-- Start Information provided --

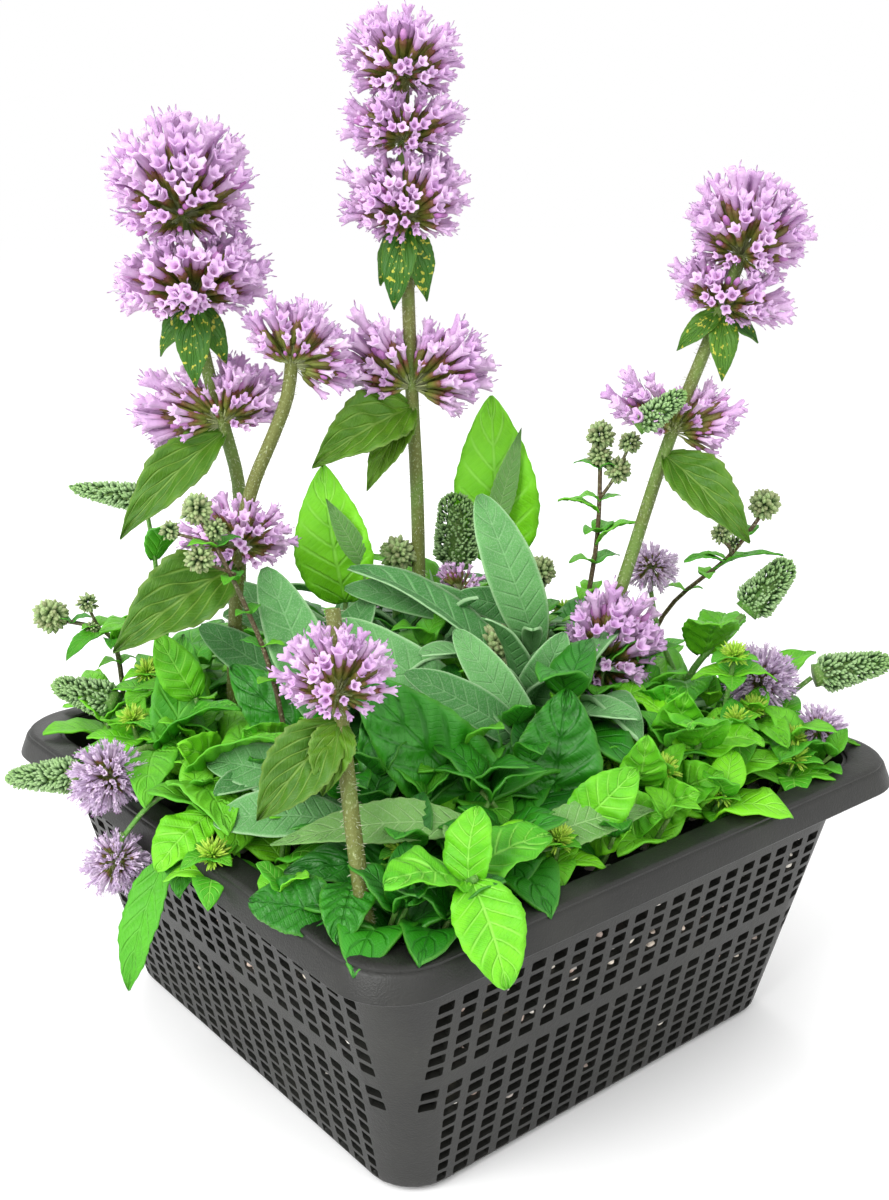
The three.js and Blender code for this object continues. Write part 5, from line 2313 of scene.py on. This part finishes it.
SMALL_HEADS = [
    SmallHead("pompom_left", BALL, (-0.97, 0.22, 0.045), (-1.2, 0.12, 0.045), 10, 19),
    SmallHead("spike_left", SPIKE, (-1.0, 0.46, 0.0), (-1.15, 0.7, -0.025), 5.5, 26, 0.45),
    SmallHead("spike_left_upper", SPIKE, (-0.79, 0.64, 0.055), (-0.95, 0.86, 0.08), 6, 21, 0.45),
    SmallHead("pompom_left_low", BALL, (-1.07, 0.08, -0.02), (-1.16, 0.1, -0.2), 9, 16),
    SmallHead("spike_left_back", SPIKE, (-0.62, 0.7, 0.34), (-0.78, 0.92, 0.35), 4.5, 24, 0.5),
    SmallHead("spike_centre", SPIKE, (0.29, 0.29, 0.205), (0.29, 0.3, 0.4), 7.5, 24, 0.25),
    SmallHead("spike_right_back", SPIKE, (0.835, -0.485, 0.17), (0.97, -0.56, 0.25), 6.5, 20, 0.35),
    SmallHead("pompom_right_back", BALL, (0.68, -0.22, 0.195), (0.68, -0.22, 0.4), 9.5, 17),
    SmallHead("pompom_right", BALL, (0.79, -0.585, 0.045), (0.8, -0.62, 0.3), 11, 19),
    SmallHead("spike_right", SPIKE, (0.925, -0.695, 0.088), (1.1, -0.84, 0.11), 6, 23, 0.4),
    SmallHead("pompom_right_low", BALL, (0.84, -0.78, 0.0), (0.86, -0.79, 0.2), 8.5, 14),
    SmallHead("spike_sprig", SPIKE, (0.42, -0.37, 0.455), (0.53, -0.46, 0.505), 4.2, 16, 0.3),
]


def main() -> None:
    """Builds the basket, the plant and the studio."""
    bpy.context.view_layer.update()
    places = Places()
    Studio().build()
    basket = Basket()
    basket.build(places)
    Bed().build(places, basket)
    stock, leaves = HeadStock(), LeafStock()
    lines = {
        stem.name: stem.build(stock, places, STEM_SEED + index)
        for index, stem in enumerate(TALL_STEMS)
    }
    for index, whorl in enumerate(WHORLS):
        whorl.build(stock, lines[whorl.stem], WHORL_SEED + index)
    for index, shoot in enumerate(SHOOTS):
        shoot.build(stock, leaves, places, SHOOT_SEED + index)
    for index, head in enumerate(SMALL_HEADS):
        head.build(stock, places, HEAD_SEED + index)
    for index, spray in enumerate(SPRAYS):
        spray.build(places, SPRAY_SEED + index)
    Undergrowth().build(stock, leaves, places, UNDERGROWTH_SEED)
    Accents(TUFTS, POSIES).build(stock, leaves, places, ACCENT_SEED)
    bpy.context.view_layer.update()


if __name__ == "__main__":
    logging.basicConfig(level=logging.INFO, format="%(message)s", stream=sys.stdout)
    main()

-- End Information provided --

Short exercise: Write the material out again in its entirety, exactly as shown.

Final answer:
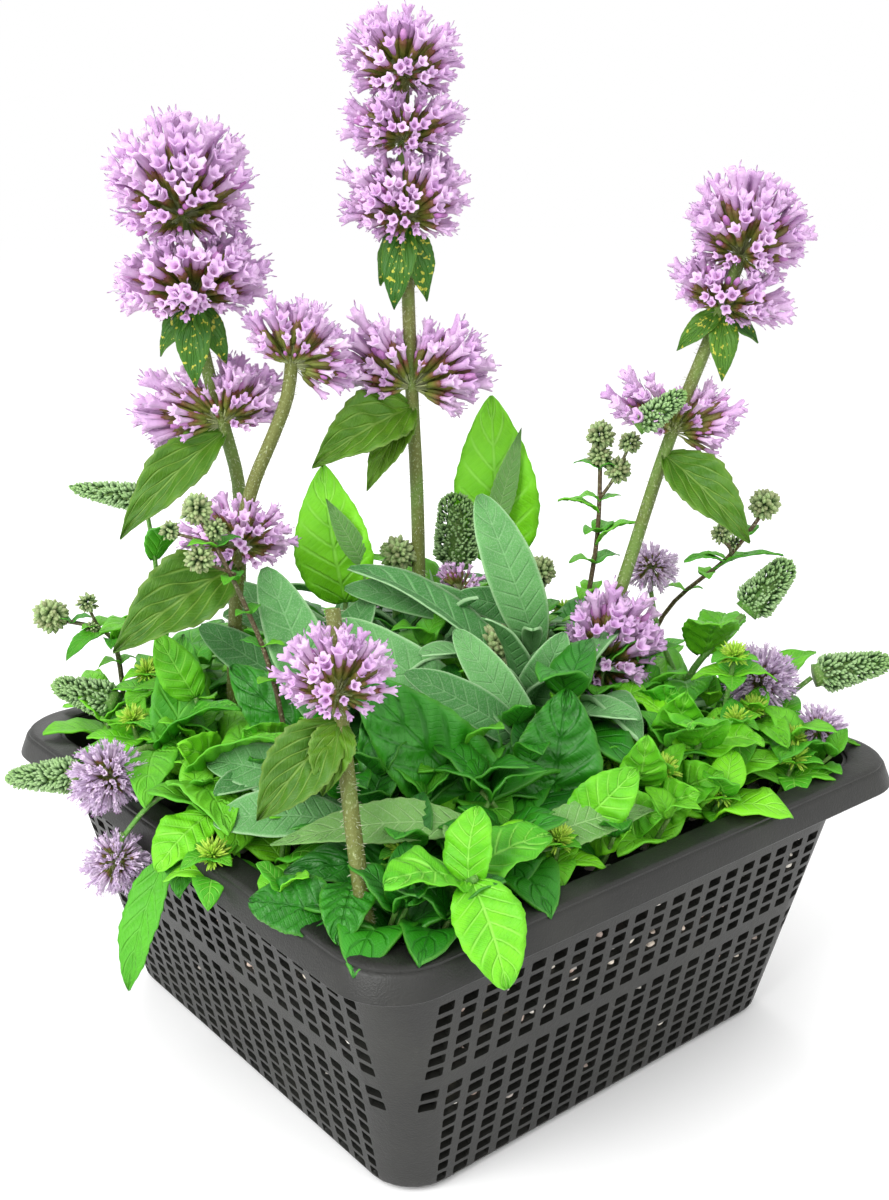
The three.js and Blender code for this object continues. Write part 5, from line 2313 of scene.py on. This part finishes it.
SMALL_HEADS = [
    SmallHead("pompom_left", BALL, (-0.97, 0.22, 0.045), (-1.2, 0.12, 0.045), 10, 19),
    SmallHead("spike_left", SPIKE, (-1.0, 0.46, 0.0), (-1.15, 0.7, -0.025), 5.5, 26, 0.45),
    SmallHead("spike_left_upper", SPIKE, (-0.79, 0.64, 0.055), (-0.95, 0.86, 0.08), 6, 21, 0.45),
    SmallHead("pompom_left_low", BALL, (-1.07, 0.08, -0.02), (-1.16, 0.1, -0.2), 9, 16),
    SmallHead("spike_left_back", SPIKE, (-0.62, 0.7, 0.34), (-0.78, 0.92, 0.35), 4.5, 24, 0.5),
    SmallHead("spike_centre", SPIKE, (0.29, 0.29, 0.205), (0.29, 0.3, 0.4), 7.5, 24, 0.25),
    SmallHead("spike_right_back", SPIKE, (0.835, -0.485, 0.17), (0.97, -0.56, 0.25), 6.5, 20, 0.35),
    SmallHead("pompom_right_back", BALL, (0.68, -0.22, 0.195), (0.68, -0.22, 0.4), 9.5, 17),
    SmallHead("pompom_right", BALL, (0.79, -0.585, 0.045), (0.8, -0.62, 0.3), 11, 19),
    SmallHead("spike_right", SPIKE, (0.925, -0.695, 0.088), (1.1, -0.84, 0.11), 6, 23, 0.4),
    SmallHead("pompom_right_low", BALL, (0.84, -0.78, 0.0), (0.86, -0.79, 0.2), 8.5, 14),
    SmallHead("spike_sprig", SPIKE, (0.42, -0.37, 0.455), (0.53, -0.46, 0.505), 4.2, 16, 0.3),
]


def main() -> None:
    """Builds the basket, the plant and the studio."""
    bpy.context.view_layer.update()
    places = Places()
    Studio().build()
    basket = Basket()
    basket.build(places)
    Bed().build(places, basket)
    stock, leaves = HeadStock(), LeafStock()
    lines = {
        stem.name: stem.build(stock, places, STEM_SEED + index)
        for index, stem in enumerate(TALL_STEMS)
    }
    for index, whorl in enumerate(WHORLS):
        whorl.build(stock, lines[whorl.stem], WHORL_SEED + index)
    for index, shoot in enumerate(SHOOTS):
        shoot.build(stock, leaves, places, SHOOT_SEED + index)
    for index, head in enumerate(SMALL_HEADS):
        head.build(stock, places, HEAD_SEED + index)
    for index, spray in enumerate(SPRAYS):
        spray.build(places, SPRAY_SEED + index)
    Undergrowth().build(stock, leaves, places, UNDERGROWTH_SEED)
    Accents(TUFTS, POSIES).build(stock, leaves, places, ACCENT_SEED)
    bpy.context.view_layer.update()


if __name__ == "__main__":
    logging.basicConfig(level=logging.INFO, format="%(message)s", stream=sys.stdout)
    main()